Discours prononcé par Monsieur Corneille, avocat général à la table de marbre de Normandie[1], le 22. Janvier 1647, lorsqu’il fut reçu [à l’Académie françoise] à la place de Monsieur Maynard[2].


Messieurs,

S’il est vrai que ce soit un avantage, pour dépeindre les passions, que de les ressentir, et que l’esprit trouve avec plus de facilité des couleurs pour ce qui le touche que pour les idées qu’il emprunte de son imagination, j’avoue qu’il faut que je condamne tous les applaudissements qu’ont reçus[3] jusques ici mes ouvrages, et que c’est injustement qu’on m’attribue quelque adresse à décrire les mouvements de l’âme, puisque dans la joie la plus sensible dont je sois capable, je ne trouve point de paroles qui vous en puissent faire concevoir la moindre partie. Ainsi je vois ma réputation prête à être détruite par la gloire même qui la devoit achever, puisqu’elle me jette dans la nécessité de vous montrer mon foible ; et[4] prenant possession des grâces qu’il vous a plu me faire, je ne me dois regarder que comme un de ces indignes mignons de la fortune, que son caprice n’élève au plus haut de sa roue[5] sans aucun mérite, que pour mettre plus en vue les taches de la fange dont elle les a tirés. Et certes, voyant cette honte inévitable dans l’honneur que je reçois, j’aurois de la peine à m’en consoler, si je ne considérois que vous rappellerez, aisément en votre mémoire ce que vous savez mieux que moi, que la joie n’est qu’un épanouissement du cœur, et, si j’ose me servir d’un terme dont la dévotion s’est saisie, une certaine liquéfaction intérieure, qui s’épanchant dans l’homme tout entier, relâche toutes les puissances de son âme : de sorte qu’au lieu que les autres passions y excitent des orages et des tempêtes, dont les éclats sortent au dehors avec impétuosité et violence, celle-ci n’y produit qu’une langueur, qui tient quelque chose de l’extase, et qui se contentant de se mêler et de se rendre visible dans tous les traits extérieurs, laisse l’esprit dans l’impuissance de l’exprimer.
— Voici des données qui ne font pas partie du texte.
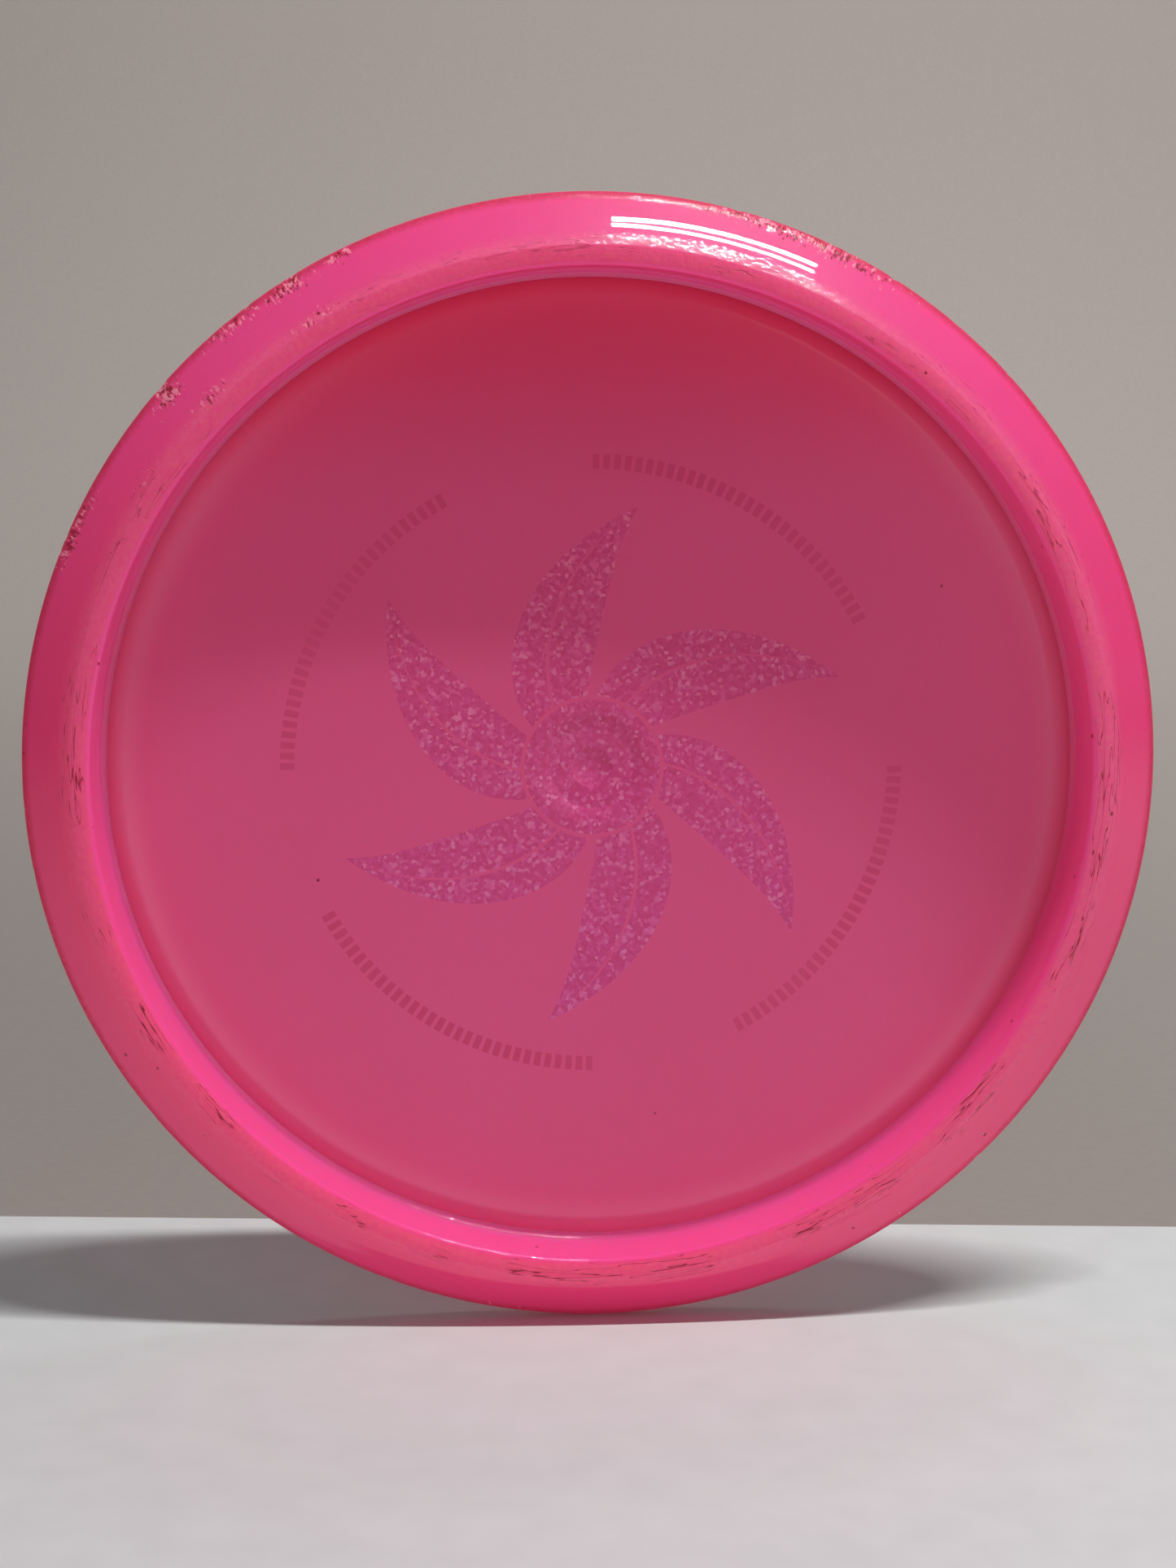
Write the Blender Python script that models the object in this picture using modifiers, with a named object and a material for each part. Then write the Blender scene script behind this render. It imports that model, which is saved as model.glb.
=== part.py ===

C’est ce qu’ont bien reconnu nos grands maîtres du théâtre, qui n’ont jamais amené leurs héros jusques à la félicité qu’ils leur ont fait espérer, qu’ils ne se soient arrêtés là tout aussitôt, sans faire des efforts inutiles à représenter leur satisfaction, dont ils savoient bien qu’ils ne pouvoient venir à bout.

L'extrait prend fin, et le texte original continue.